AI News Roundup – U.S. newspapers sue OpenAI and Microsoft, Financial Times of London reaches agreement, ELVIS Act, and more

McDonnell Boehnen Hulbert & Berghoff LLP

To help you stay on top of the latest news, our AI practice group has compiled a roundup of the developments we are following.

  • Axios reports that a group of eight major U.S. newspapers owned by Alden Global Capital, including the Chicago Tribune and the New York Daily News, has sued OpenAI and Microsoft in the Southern District of New York for alleged copyright infringement by its ChatGPT AI model. Such a suit comes as OpenAI and Microsoft are embroiled in an ongoing suit with the New York Times, also regarding copyright infringement by ChatGPT. For more analysis of the New York Times case, visit MBHB Partners Michael Borella and Joshua Rich’s coverage at PatentDocs. The Alden lawsuit claims that ChatGPT has been “purloining millions of the Publishers’ copyrighted articles without permission and without payment.” This new suit represents the growing pressure on AI developers to address the copyright concerns of publishers, studios and other content creators whose work AI models like ChatGPT are trained on.
  • The Verge reports that the Financial Times of London has reached an agreement with OpenAI to allow its content to be used in the development of AI tools, and that summaries, quotes and links to its news articles will be implemented in ChatGPT with attribution. They follow several other news organizations in signing content licensing agreements with OpenAI, including Axel Springer (publisher of Business Insider and Politico) and the Associated Press.
  • In early April, U.S. Representative Cathy McMorris Rodgers (R-WA), chair of the House Committee on Energy and Commerce, and Senator Maria Cantwell (D-WA), chair of the Senate Committee on Commerce, Science, and Transportation, unveiled bipartisan legislation entitled the American Privacy Rights Act.
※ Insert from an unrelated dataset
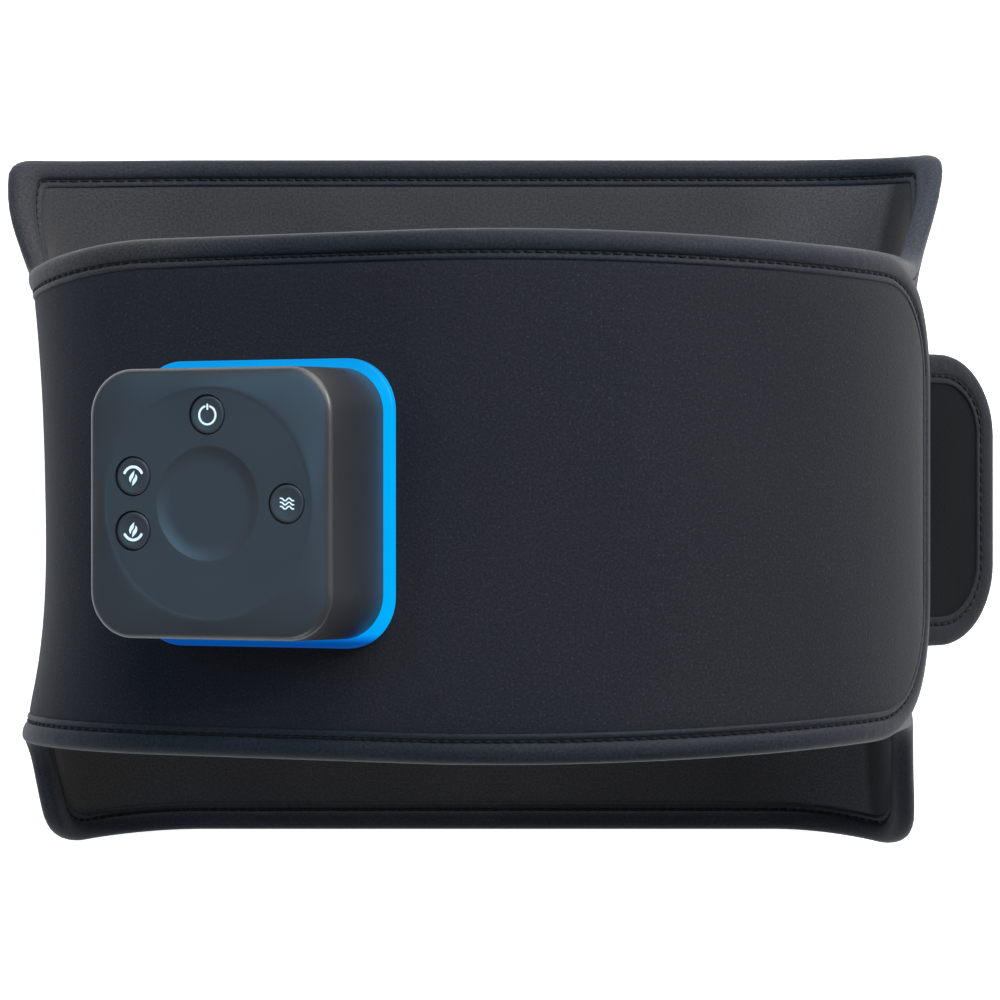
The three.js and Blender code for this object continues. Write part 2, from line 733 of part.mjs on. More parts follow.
const plate_holes = screw_places.map(([x, y]) => bar(screw_hole, ...through, x, y, 12));
plate_holes.push(bar(grommet_hole, ...through, 0, 0, 12));
const plate = cut(prism(roundedRect(plate_half, plate_half, plate_corner), plate_low, plate_high), plate_holes);
addPiece('backing_plate', plate, colours.plate, 0.6, 0, unit);
const head_high = plate_low - seat_gap;
screw_places.forEach(([x, y], i) => {
  const profile = [
    [0, head_high - screw_head_height], [screw_head_radius, head_high - screw_head_height],
    [screw_head_radius, head_high], [screw_radius, head_high], [screw_radius, screw_tip], [0, screw_tip],
  ];
  addPiece(`fixing_screw_${i + 1}`, turned(profile, 12, x, y), colours.steel, 0.3, 1, unit);
});
const grommet_low = plate_low - seat_gap;
addPiece('cable_grommet', bar(grommet_radius, grommet_low, flange_high, 0, 0, 12), colours.rubber, 0.8, 0, unit);

// Control unit: battery, circuit board, switches, key mat and charging socket
const battery_low = flange_high + seat_gap;
const battery_half = [board_half - battery_side_margin, board_half - battery_end_margin];
const battery_shape = roundedRect(...battery_half, battery_corner);
const battery = prism(battery_shape, battery_low, battery_low + battery_height, 3);
addPiece('battery', battery, colours.battery, 0.5, 0.1, unit);
addPiece('circuit_board', prism(roundedRect(board_half, board_half, board_corner), board_low, board_high, 3),
  colours.board, 0.5, 0, unit);
const switch_low = board_high + seat_gap;
const switch_high = switch_low + switch_height;
const mat_low = switch_high + seat_gap;
const mat_high = mat_low + mat_thickness;
addPiece('key_mat', prism(roundedRect(board_half, board_half, board_corner), mat_low, mat_high, 3),
  colours.rubber, 0.9, 0, unit);

// The cover: rings of a rounded square from its rim up to the crown, and back down inside
const cover_low = flange_low;
const face_rim = cover_low + cover_depth;

function coverRing(half, corner, level) {
  const ring = roundedRect(half, half, Math.min(corner, half * roundest_share));
  return ring.getPoints(cover_corner_steps).slice(0, -1)
    .map((point) => new THREE.Vector3(point.x, point.y, level));
}

function domeLevel(share) {
  return face_rim + cover_crown * (1 - Math.max(share, flat_disc_share) ** 2);
}

function coverSkin(offset) {
  const side_top = face_rim - cover_edge_round;
  const half_at = (level) => {
    return mix(cover_base_half, cover_face_half, (level - cover_low) / (face_rim - cover_low)) - offset;
  };
  const rings = [coverRing(half_at(cover_low), cover_corner - offset, cover_low)];
  for (const angle of spread(0, Math.PI / 2, 4)) {
    const pull = cover_edge_round * (1 - Math.cos(angle));
    const level = side_top - offset + cover_edge_round * Math.sin(angle);
    const rise = cover_crown * (1 - (1 - pull / cover_face_half) ** 2);
    rings.push(coverRing(half_at(side_top) - pull, cover_corner - offset - pull / 2, level + rise));
  }
  const brim = half_at(side_top) - cover_edge_round;
  for (const share of cover_ring_shares) {
    const half = brim * share;
    const level = domeLevel(half / cover_face_half) - offset;
    rings.push(coverRing(half, mix(half, cover_corner - offset, share), level));
  }
  return rings;
}

function loft(outer, inner) {
  const rings = [...inner.slice().reverse(), ...outer];
  const count = rings[0].length;
  const positions = rings.flatMap((ring) => ring.flatMap((point) => point.toArray()));
  const faces = [];
  for (let i = 0; i < rings.length - 1; i++) {
    for (let j = 0; j < count; j++) {
      const k = (j + 1) % count;
      const [a, b, c, d] = [i * count + j, i * count + k, (i + 1) * count + k, (i + 1) * count + j];
      faces.push(a, b, c, a, c, d);
    }
  }
  for (const [ring, at_end] of [[rings[0], false], [rings.at(-1), true]]) {
    const start = at_end ? (rings.length - 1) * count : 0;
    const centre = positions.length / 3;
    positions.push(0, 0, ring[0].z);
    for (let j = 0; j < count; j++) {
      const k = (j + 1) % count;
      if (at_end) faces.push(centre, start + j, start + k);
      else faces.push(centre, start + k, start + j);
    }
  }
  return closedGeometry(positions, faces);
}

const buttons = Object.entries(button_angle_share).map(([name, share]) => {
  const angle = share * 2 * Math.PI;
  return { name: `${name}_button`, x: button_circle * Math.cos(angle), y: button_circle * Math.sin(angle) };
});
const button_level = domeLevel(button_circle / cover_face_half);
const port_level = board_low - seat_gap - port_height - 2 * port_wall;
const cover_cutters = buttons.map(({ x, y }) => {
  const cutter_low = face_rim - cover_wall - cover_edge_round;
  return bar(button_radius + seat_gap, cutter_low, button_level + overrun, x, y, 24);
});
const port_cut = [port_width + 2 * port_wall + 2 * seat_gap, port_height + 2 * port_wall + 2 * seat_gap];
const port_cutter = block(port_cut[0], wall_cutter_depth, port_cut[1], 0, -cover_base_half, port_level - seat_gap);
cover_cutters.push(port_cutter);
const corner_centre = cover_base_half - cover_corner;
const pin_reach = wall_cutter_depth / 2;
const pin_hole = bar(pin_hole_radius, cover_corner - pin_reach, cover_corner + pin_reach, 0, 0, 8);
pin_hole.rotateY(Math.PI / 2).rotateZ(pin_hole_turn);
cover_cutters.push(pin_hole.translate(corner_centre, corner_centre, cover_low + pin_hole_rise));
const cover_body = loft(coverSkin(0), coverSkin(cover_wall));
addPiece('front_cover', cut(cover_body, cover_cutters), colours.cover, 0.45, 0, unit);

const stem_low = mat_high + seat_gap + button_travel;
for (const { name, x, y } of buttons) {
  const lip_high = button_level - cover_wall - cover_lip_drop;
  const lip_low = lip_high - button_lip;
  const profile = [
    [0, stem_low], [button_stem_radius, stem_low], [button_stem_radius, lip_low],
    [button_radius + button_lip, lip_low], [button_radius + button_lip, lip_high], [button_radius, lip_high],
    [button_radius, button_level - button_dip], [0, button_level - 2 * button_dip],
  ];
  addPiece(name, turned(profile, 20, x, y), colours.button, 0.4, 0, unit);
  const half = switch_side / 2;
  const tact = prism(roundedRect(half, half, half / 4), switch_low, switch_high, 1).translate(x, y, 0);
  addPiece(`${name.replace('_button', '')}_switch`, tact, colours.steel, 0.4, 0.6, unit);
}

const socket_y = -cover_base_half + cover_wall / 2;
const socket_outer = block(port_width + 2 * port_wall, port_length, port_height + 2 * port_wall, 0,
  socket_y + port_length / 2, port_level);
const socket_inner = block(port_width, port_length, port_height, 0, socket_y + port_length / 2 - port_wall,
  port_level + port_wall);
addPiece('charging_socket', cut(socket_outer, [socket_inner]), colours.steel, 0.3, 1, unit);

export default wrap;
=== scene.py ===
import math

import bmesh
import bpy
import numpy as np
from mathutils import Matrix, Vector


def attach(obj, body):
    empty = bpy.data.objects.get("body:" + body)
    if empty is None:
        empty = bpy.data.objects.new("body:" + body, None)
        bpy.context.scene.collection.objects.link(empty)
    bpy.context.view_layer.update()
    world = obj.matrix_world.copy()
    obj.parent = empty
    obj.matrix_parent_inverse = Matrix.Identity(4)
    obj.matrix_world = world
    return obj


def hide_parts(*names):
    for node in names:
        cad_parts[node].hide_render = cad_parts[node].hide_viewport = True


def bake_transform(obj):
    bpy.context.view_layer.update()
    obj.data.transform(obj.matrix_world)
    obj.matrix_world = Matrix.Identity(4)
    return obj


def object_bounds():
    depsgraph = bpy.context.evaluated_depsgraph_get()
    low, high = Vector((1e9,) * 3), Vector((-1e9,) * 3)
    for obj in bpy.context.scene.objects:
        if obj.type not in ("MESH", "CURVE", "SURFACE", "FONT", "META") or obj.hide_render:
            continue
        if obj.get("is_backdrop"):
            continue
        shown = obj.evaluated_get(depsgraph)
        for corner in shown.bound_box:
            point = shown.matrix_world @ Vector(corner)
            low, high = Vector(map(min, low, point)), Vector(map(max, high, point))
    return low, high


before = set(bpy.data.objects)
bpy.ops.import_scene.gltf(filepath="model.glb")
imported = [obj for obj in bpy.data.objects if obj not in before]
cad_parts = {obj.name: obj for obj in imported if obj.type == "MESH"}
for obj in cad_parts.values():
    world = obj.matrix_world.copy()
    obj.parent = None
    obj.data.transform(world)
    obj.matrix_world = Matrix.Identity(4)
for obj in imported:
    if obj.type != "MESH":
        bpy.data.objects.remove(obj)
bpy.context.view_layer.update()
scene = bpy.context.scene
scene.view_settings.view_transform = "Standard"


# The camera looks straight down on the closed wrap from a little over a metre,
# as in the photograph.
camera_height = 1.171
camera_data = bpy.data.cameras.new("camera")
camera_data.sensor_width = 36
camera_data.lens = 115.2
camera = bpy.data.objects.new("camera", camera_data)
camera.location = (0, 0, camera_height)
bpy.context.collection.objects.link(camera)
scene.camera = camera


# The wrap lies on a plain white table in a pale room, under a large soft lamp above its upper edge
# and a smaller one at the right. Three weak lamps tint the left, the upper edge and the lower edge.
def node_material(name):
    material = bpy.data.materials.new(name)
    material.use_nodes = True
    tree = material.node_tree
    return material, tree, tree.nodes["Principled BSDF"]


table_half = 20
table_drop = 0.0004
table_mesh = bpy.data.meshes.new("table_top")
table_mesh.from_pydata([(-table_half, -table_half, 0), (table_half, -table_half, 0),
                        (table_half, table_half, 0), (-table_half, table_half, 0)],
                       [], [(0, 1, 2, 3)])
table_top = bpy.data.objects.new("table_top", table_mesh)
table_top.location.z = -table_drop
bpy.context.collection.objects.link(table_top)
table_material, tree, shader = node_material("white_table")
shader.inputs["Base Color"].default_value = (0.86, 0.86, 0.86, 1)
shader.inputs["Roughness"].default_value = 0.9
shader.inputs["Specular IOR Level"].default_value = 0.1
shader.inputs["Emission Color"].default_value = (1, 1, 1, 1)
light_path = tree.nodes.new("ShaderNodeLightPath")
seen = light_path.outputs["Is Camera Ray"]
for other in ("Is Glossy Ray", "Is Transmission Ray"):
    either = tree.nodes.new("ShaderNodeMath")
    either.operation = "MAXIMUM"
    tree.links.new(seen, either.inputs[0])
    tree.links.new(light_path.outputs[other], either.inputs[1])
    seen = either.outputs[0]
lift = tree.nodes.new("ShaderNodeMath")
lift.operation = "MULTIPLY"
lift.inputs[1].default_value = 0.84
tree.links.new(seen, lift.inputs[0])
tree.links.new(lift.outputs[0], shader.inputs["Emission Strength"])
table_mesh.materials.append(table_material)
table_top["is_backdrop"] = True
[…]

In a press release, the House Committee stated that the proposed legislation “sets clear, national data privacy rights and protections for Americans, eliminates the existing patchwork of state comprehensive data privacy laws, and establishes robust enforcement mechanisms to hold violators accountable, including a private right of action for individuals.” If passed, the bill would undoubtedly affect the development of AI models that rely upon large amounts of data for training. During a hearing on the legislation, a representative of the Center for Democracy and Technology testified that a “baseline set of privacy protections for all would in turn provide both a context in which to also include further protections for kids and a necessary foundation for addressing artificial intelligence (AI).”
  • NPR reports that Tennessee recently passed the Ensuring Likeness Voice and Image Security Act, or ELVIS Act, which updates the state’s existing laws protecting artists’ names, images and likenesses to include protection against the use of AI to mimic an artist’s voice without permission.